> [REQUIRED TASK]: Write out the listing exactly as it is given.

> [MATERIAL PROVIDED]:

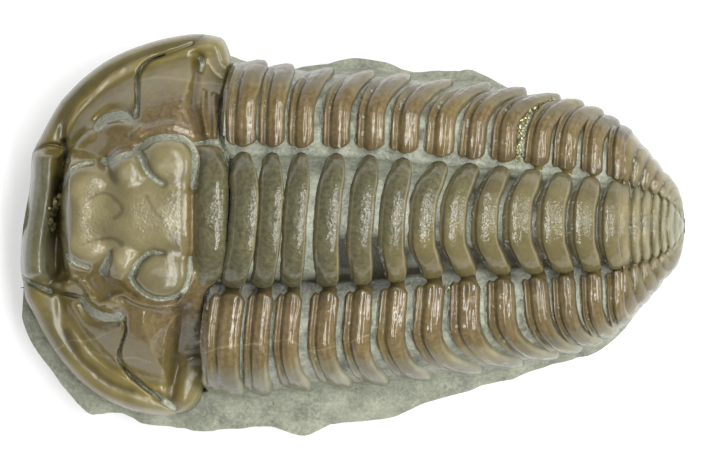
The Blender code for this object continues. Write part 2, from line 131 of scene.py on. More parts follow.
REAR_R = (
    (230, 217), (230.5, 195), (231, 178), (230, 165), (226, 153), (221, 141), (219.5, 122), (221, 102),
    (225, 84), (229, 68), (230, 57), (227, 46), (222, 38), (213, 35), (203, 33.5),
)
REAR_L = (
    (230, 217), (229, 240), (229, 258), (226, 272), (217, 282), (207, 290), (203.5, 300), (204, 320),
    (206, 340), (207, 362), (205, 385), (202, 395), (197, 405), (188, 412), (177, 415),
)
# The head's front and rear edges on its middle line.
FRONT_COLUMN, REAR_COLUMN = 24, 230
# How far back along the head's middle line the rows have come, by their share of the suture's length.
MIDDLE_ROWS = ((0, FRONT_COLUMN), (0.5, 118), (0.7, 175), (1, REAR_COLUMN))
SIDE_PULL = 1.5  # how late across the shield a row takes on the suture's shape, so that no rows cross

# Stone edges in mm, as (x, distance from the axis).
STONE_LEFT = (
    (-15.1, 3.6), (-14.9, 4.7), (-14.4, 5.7), (-13.3, 7.1), (-12.4, 8.2), (-11.3, 9.0), (-10.2, 8.9),
    (-9.0, 9.4), (-7.8, 9.55), (-6.2, 9.75), (-3.2, 9.55), (-1.6, 9.95), (-0.1, 9.4), (2.4, 9.2), (4.1, 8.4),
    (6.3, 7.7), (8.8, 6.8), (11.1, 5.95), (12.3, 5.0), (13.3, 3.7), (14.2, 2.5), (14.75, 1.5),
)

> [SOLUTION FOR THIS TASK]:
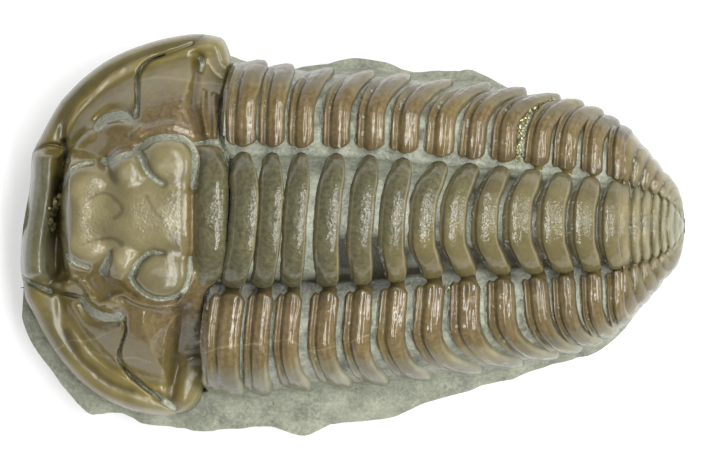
The Blender code for this object continues. Write part 2, from line 131 of scene.py on. More parts follow.
REAR_R = (
    (230, 217), (230.5, 195), (231, 178), (230, 165), (226, 153), (221, 141), (219.5, 122), (221, 102),
    (225, 84), (229, 68), (230, 57), (227, 46), (222, 38), (213, 35), (203, 33.5),
)
REAR_L = (
    (230, 217), (229, 240), (229, 258), (226, 272), (217, 282), (207, 290), (203.5, 300), (204, 320),
    (206, 340), (207, 362), (205, 385), (202, 395), (197, 405), (188, 412), (177, 415),
)
# The head's front and rear edges on its middle line.
FRONT_COLUMN, REAR_COLUMN = 24, 230
# How far back along the head's middle line the rows have come, by their share of the suture's length.
MIDDLE_ROWS = ((0, FRONT_COLUMN), (0.5, 118), (0.7, 175), (1, REAR_COLUMN))
SIDE_PULL = 1.5  # how late across the shield a row takes on the suture's shape, so that no rows cross

# Stone edges in mm, as (x, distance from the axis).
STONE_LEFT = (
    (-15.1, 3.6), (-14.9, 4.7), (-14.4, 5.7), (-13.3, 7.1), (-12.4, 8.2), (-11.3, 9.0), (-10.2, 8.9),
    (-9.0, 9.4), (-7.8, 9.55), (-6.2, 9.75), (-3.2, 9.55), (-1.6, 9.95), (-0.1, 9.4), (2.4, 9.2), (4.1, 8.4),
    (6.3, 7.7), (8.8, 6.8), (11.1, 5.95), (12.3, 5.0), (13.3, 3.7), (14.2, 2.5), (14.75, 1.5),
)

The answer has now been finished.